If most answers are unclear, the pattern remains unresolved. If several answers align, the reading becomes more defensible.
A safer way to read reliability
A safer reliability reading starts with the condition, not the pattern name. The first step is to ask what the market was doing before the candle appeared. The second step is to identify whether the candle formed where a reaction would matter. The third step is to watch whether later candles accept or reject the implied direction.
This sequence reduces false confidence. It also avoids treating candlestick analysis as a signal system. The pattern becomes one layer of evidence inside a broader reading, not a standalone conclusion.
The useful order is simple:
- Identify the prior movement.
- Check the location of the pattern.
- Read the candle structure and rejection quality.
- Wait for later acceptance or failed acceptance.
- Decide whether the reading is stronger, weaker, or still unresolved.

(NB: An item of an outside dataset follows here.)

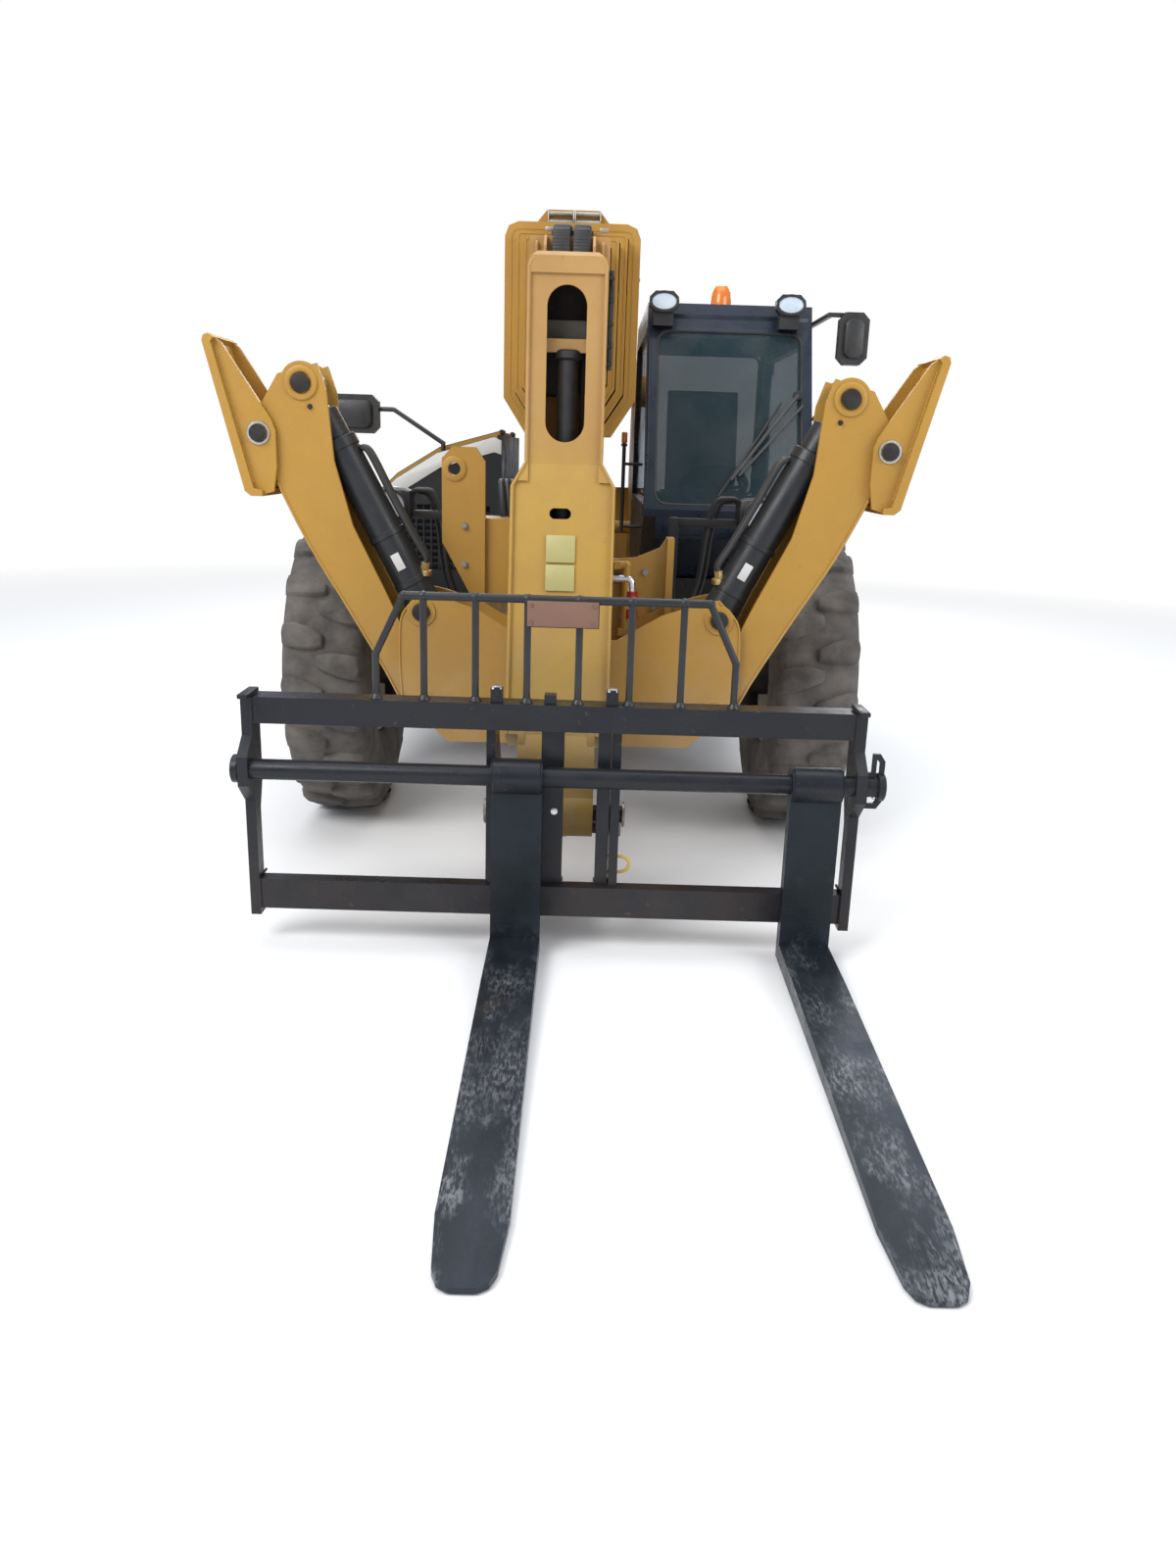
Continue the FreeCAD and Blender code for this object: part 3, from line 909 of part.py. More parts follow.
def door_outline(gap):
    """The door's side outline in y and z, drawn in by a gap."""
    return [(f"cab_toe + 70 + {gap}", f"cab_floor + 50 + {gap}"), (f"cab_nose + 95 + {gap}", "cab_sill"),
            (f"{screen_y('cab_roof - 125')} + 95 + {gap}", f"cab_roof - 125 - {gap}"),
            (f"cab_rear - 95 - {gap}", f"cab_roof - 125 - {gap}"),
            (f"cab_rear - 95 - {gap}", f"cab_floor + 50 + {gap}")]


def make_cab_inside():
    middle = "(cab_in + cab_out) / 2"
    floor = "cab_floor + cab_wall"
    seat = [box("seat_base", (f"{middle} - 200", "cab_rear - 680", floor),
                (f"{middle} + 200", "cab_rear - 280", f"{floor} + 280")),
            box("seat_cushion", (f"{middle} - 250", "cab_rear - 770", f"{floor} + 275"),
                (f"{middle} + 250", "cab_rear - 250", f"{floor} + 400")),
            slab("seat_back", "X", [("cab_rear - 370", f"{floor} + 390"),
                                    ("cab_rear - 240", f"{floor} + 390"),
                                    ("cab_rear - 130", f"{floor} + 980"),
                                    ("cab_rear - 230", f"{floor} + 980")], f"{middle} - 230",
                                    f"{middle} + 230")]
    node("seat", fuse("seat", seat))
    console = [slab("dash", "X", [("cab_toe + 70", floor), ("cab_nose + 200", "cab_sill - 90"),
                                  ("cab_nose + 200", "cab_sill - 60"),
                                  ("cab_front + 280", "cab_sill - 80"), ("cab_front + 330", floor)],
                    f"{middle} - 200", f"{middle} + 200"),
               strut("column", "40", (middle, "cab_front + 230", "cab_sill - 110"),
                     (middle, "cab_front + 387.4", "cab_sill + 86"))]
    node("console", fuse("console", console))
    wheel = doc.addObject("Part::Torus", "wheel_ring")
    bind(wheel, "Radius1", "steering_radius")
    bind(wheel, "Radius2", "steering_grip")
    wheel.Placement.Rotation = Rotation(Vector(-1, 0, 0), 10)
    bind(wheel, "Placement.Rotation.Angle", "steering_lean")
    put(wheel, (middle, "cab_front + 400", "cab_sill + 102"))
    spoke = box("wheel_spoke", (f"{middle} - steering_radius + 8", "cab_front + 385", "cab_sill + 88"),
                (f"{middle} + steering_radius - 8", "cab_front + 410", "cab_sill + 106"))
    node("steering_wheel", fuse("steering_wheel", [wheel, spoke]))


# Engine pod on the machine's right
def make_pod():
    low = box("pod_tray", ("pod_out + 20", "pod_front", "pod_low"),
              ("-chassis_half - seat_gap", "pod_rear", "pod_mid"))
    front = slab("pod_front_wall", "Y", [
        ("pod_in", "pod_mid - 5"), ("pod_in", "1740"), ("-450", "1757"), ("-750", "1667"), ("-970", "1530"),
        ("pod_out + 20", "1380"), ("pod_out + 20", "pod_mid - 5")], "pod_front", "pod_front + cowl_length")
    recess = box("grille_recess", ("pod_out + 150", "pod_front - 1", "grille_low"),
                 ("-470", "pod_front + 60", "grille_high"))
    slats = []
    for number in range(9):
        foot = f"grille_low + 25 + {number} * slat_pitch"
        slats.append(box(f"slat_{number}", ("pod_out + 140", "pod_front + 18", foot),
                         ("-460", "pod_front + 30", f"{foot} + slat_height")))
    inner = box("pod_inner_wall", ("pod_in - 25", "pod_front + 5", "pod_mid - 5"),
                ("pod_in", "pod_rear", "hood_axis_z - 19"))
    leaves, notches, barrels = [], [], []
    for number, along in enumerate(("pod_front + 320", "pod_rear - 320")):
        leaves.append(cylinder(f"pod_hinge_{number}", "hinge_radius", "hinge_length",
                               ("hood_axis_x", along, "hood_axis_z"), "Y"))
        leaves.append(box(f"pod_leaf_{number}", ("pod_in - 25", along, "hood_axis_z - 25"),
                          ("pod_in - 12", f"{along} + hinge_length", "hood_axis_z")))
        notches.append(cylinder(f"hood_notch_{number}", "hinge_radius + 2", "hinge_length + 4",
                                ("hood_axis_x", f"{along} - 2", "hood_axis_z"), "Y"))
        barrels.append(cylinder(f"hood_hinge_{number}", "hinge_radius", "hinge_length",
                                ("hood_axis_x", f"{along} + hinge_length + 2", "hood_axis_z"), "Y"))
    node("engine_pod", fuse("engine_pod", [low, cut("cowl", front, [recess]), inner] + slats + leaves))
    crown = [("pod_out", "hood_foot"), ("pod_out", "hood_side_top"), ("hood_bend_x", "hood_bend_z"),
             ("hood_crown_x", "hood_crown_z"), ("hood_axis_x", "hood_axis_z")]
    under = [("hood_axis_x", "hood_axis_z - hood_wall"), ("hood_crown_x - 8", "hood_crown_z - hood_wall"),
             ("hood_bend_x + 10", "hood_bend_z - hood_wall"),
             ("pod_out + hood_wall", "hood_side_top - 10"), ("pod_out + hood_wall", "hood_foot")]
    skin = slab("hood_skin", "Y", crown + under, "pod_front + cowl_length + 5", "pod_rear")
    end = slab("hood_end", "Y", crown + [("hood_axis_x", "hood_foot")], "pod_rear - hood_wall", "pod_rear")
    hood = cut("hood_cut", fuse("hood_whole", [skin, end]), notches)
    node("engine_hood", fuse("engine_hood", [hood] + barrels))
    node("engine_block", box("engine_block", ("pod_out + 120", "pod_front + 250", "pod_mid + seat_gap"),
                             ("pod_in - 60", "pod_rear - 250", "pod_mid + 440")))


def make_tank():
    tank = box("tank_block", ("chassis_half + seat_gap", "cab_front + 50", "tank_low"),
               ("cab_out - 40", "cab_rear + 20", "cab_floor - 10"))
    steps = [box(f"step_{number}", ("cab_out - 200", "cab_front + 250", f"tank_low + 40 + {number} * 190"),
                 ("cab_out", "cab_front + 750", f"tank_low + 190 + {number} * 190")) for number in range(2)]
    node("tank", cut("tank", tank, steps))


# Mirrors, lamps and beacon
def mirror_body(name, low_x, high_x, low_z, high_z, y):
    """A mirror's housing with its corners taken off."""
    inset = "mirror_corner"
    outline = [(f"{low_x} + {inset}", low_z), (f"{high_x} - {inset}", low_z),
               (high_x, f"{low_z} + {inset}"),
               (high_x, f"{high_z} - {inset}"), (f"{high_x} - {inset}", high_z),
               (f"{low_x} + {inset}", high_z),
               (low_x, f"{high_z} - {inset}"), (low_x, f"{low_z} + {inset}")]
    return slab(name, "Y", outline, y, f"{y} + mirror_thick")


def make_mirrors():
    left = [mirror_body("mirror_left_body", "mirror_left_x - 140", "mirror_left_x", "mirror_left_low",
                        "mirror_left_high", "cab_front - 440"),
            box("mirror_left_arm", ("cab_out + seat_gap", "cab_front - 400", "mirror_left_high - 20"),
                ("mirror_left_x - 100", "cab_front - 380", "mirror_left_high")),
            box("mirror_left_reach", ("cab_out + seat_gap", "cab_front - 400", "mirror_left_high - 20"),
                ("cab_out + 20", "cab_front + 125", "mirror_left_high"))]
    y, bar, out = "pod_front + 100", "mirror_bar", "-990"
    right = [mirror_body("mirror_right_body", "mirror_right_x", "mirror_right_x + 295", "mirror_right_low",
                         "mirror_right_high", "pod_front + 60"),
             cylinder("mirror_right_arm", bar, f"{out} - (mirror_right_x + 100)",
                      ("mirror_right_x + 100", y, "1880"), "X"),
             strut("mirror_right_post", bar, (out, y, "1880"), ("-722", y, "1712")),
             cylinder("mirror_right_foot", bar, "40", ("-730", y, "1677"), "Z")]
    node("mirrors", fuse("mirrors", left + right))


def make_lamps():
    heads = []
    for side, sign in (("left", 1), ("right", -1)):
        low, high = ("head_in", "head_out") if sign > 0 else ("-head_out", "-head_in")
        reach_low, reach_high = ("chassis_half + 5", "head_in + 20") if sign > 0 else (
            "-head_in - 20", "-chassis_half - 5")
        post_low, post_high = ("chassis_half + seat_gap", "chassis_half + 40") if sign > 0 else (
            "-chassis_half - 40", "-chassis_half - seat_gap")
        heads += [box(f"head_{side}", (low, "-520", "head_low"), (high, "-380", "head_high")),
                  box(f"head_arm_{side}", (reach_low, "-470", "1400"), (reach_high, "-430", "1440")),
                  box(f"head_post_{side}", (post_low, "-480", "1000"), (post_high, "-420", "1440"))]
    node("headlamps", fuse("headlamps", heads))
    lights = []
    middle = "(cab_roof - 8)"
    base = [("cab_front - 40", "cab_roof - 120"), ("cab_front + 20 - seat_gap", "cab_roof - 120"),
            ("cab_front + 49 - seat_gap", "cab_roof - 50"), ("cab_front - 40", "cab_roof - 50")]
    for number, x in enumerate(("(cab_in + 75)", "(cab_out - 128)")):
        oval = [(f"{x} + {across}", f"{middle} + {up}") for across, up in (
            ("-45", "-49"), ("45", "-49"), ("73", "-22"), ("73", "22"), ("45", "49"), ("-45", "49"),
            ("-73", "22"),
            ("-73", "-22"))]
        lights.append(slab(f"work_lamp_{number}", "Y", oval, "cab_front - 60", "cab_front"))
        lights.append(slab(f"work_lamp_base_{number}", "X", base, f"{x} - 50", f"{x} + 50"))
    node("cab_lamps", fuse("cab_lamps", lights))
    node("beacon", cylinder("beacon", "beacon_radius", "beacon_height",
                            ("815", "cab_rear - 280", "cab_roof + seat_gap"), "Z"))


for make in (make_wheels, make_axles, make_chassis, make_boom, make_nose, make_rams, make_stabilisers,
             make_carriage, make_guard, make_forks, make_cab, make_cab_inside, make_pod, make_tank,
             make_mirrors, make_lamps):
    make()
doc.recompute()

# Check and export
for item in doc.Objects:
    if "Invalid" in item.State or "Error" in item.State:
        raise RuntimeError(f"{item.Label} did not build: {item.State}")
os.makedirs("parts", exist_ok=True)
for name, item in nodes.items():
    shape = item.Shape
    if shape.isNull() or not shape.isValid():
        raise RuntimeError(f"{name} has no valid shape")
    shape.exportStep(f"parts/{name}.step")
    bounds = shape.BoundBox
    low = [round(v) for v in (bounds.XMin, bounds.YMin, bounds.ZMin)]
    high = [round(v) for v in (bounds.XMax, bounds.YMax, bounds.ZMax)]
    print(name, len(shape.Solids), low, high)
print(len(nodes), "nodes")
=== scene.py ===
# %% [markdown]
# A telescopic handler stands on its four tyres with its forks towards us. The construction model gives every
# solid and joint, and this notebook adds the finish and the small things that the photograph shows.

# %% Frame
import bpy
import bmesh
import json
import math
import random
from mathutils import Matrix, Vector


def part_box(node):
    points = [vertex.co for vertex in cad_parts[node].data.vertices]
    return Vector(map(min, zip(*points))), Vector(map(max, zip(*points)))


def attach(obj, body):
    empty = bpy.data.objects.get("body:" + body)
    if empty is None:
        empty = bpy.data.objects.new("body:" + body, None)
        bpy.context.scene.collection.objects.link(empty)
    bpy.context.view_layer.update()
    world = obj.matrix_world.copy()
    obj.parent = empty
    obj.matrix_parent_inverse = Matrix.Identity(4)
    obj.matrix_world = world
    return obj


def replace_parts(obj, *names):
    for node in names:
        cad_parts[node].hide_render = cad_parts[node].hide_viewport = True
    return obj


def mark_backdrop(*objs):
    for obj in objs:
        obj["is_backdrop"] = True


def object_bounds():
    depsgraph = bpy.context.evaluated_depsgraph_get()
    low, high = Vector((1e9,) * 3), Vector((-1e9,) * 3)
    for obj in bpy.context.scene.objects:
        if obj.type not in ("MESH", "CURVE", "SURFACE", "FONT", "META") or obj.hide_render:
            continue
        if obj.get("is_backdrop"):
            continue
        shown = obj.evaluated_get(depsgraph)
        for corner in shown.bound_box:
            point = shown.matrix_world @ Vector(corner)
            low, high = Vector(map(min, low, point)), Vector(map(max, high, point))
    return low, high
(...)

That process does not make candlestick patterns certain. It separates the visible candle shape from the evidence that tells whether the market actually rejected, accepted, or ignored that shape.

FAQ
Are candlestick patterns reliable?
Candlestick patterns can be reliable only under the right conditions. They are weaker when read as isolated shapes and stronger when location, prior movement, rejection, follow-through, and market context support the same interpretation.
How reliable are candlestick patterns?
Their reliability is conditional. A pattern with clear location, prior pressure, failed acceptance, and follow-through is more useful than the same pattern printed randomly inside a noisy range.
What is the most reliable candlestick pattern?
There is no single most reliable candlestick pattern in every market condition. A pattern becomes more or less useful depending on where it appears and whether later candles confirm or reject the implied pressure.
Can candlestick patterns work without confirmation?
A candlestick pattern can warn without confirmation, but the reading remains weaker. Later acceptance, failed acceptance, or follow-through is what separates a stronger interpretation from an unresolved warning.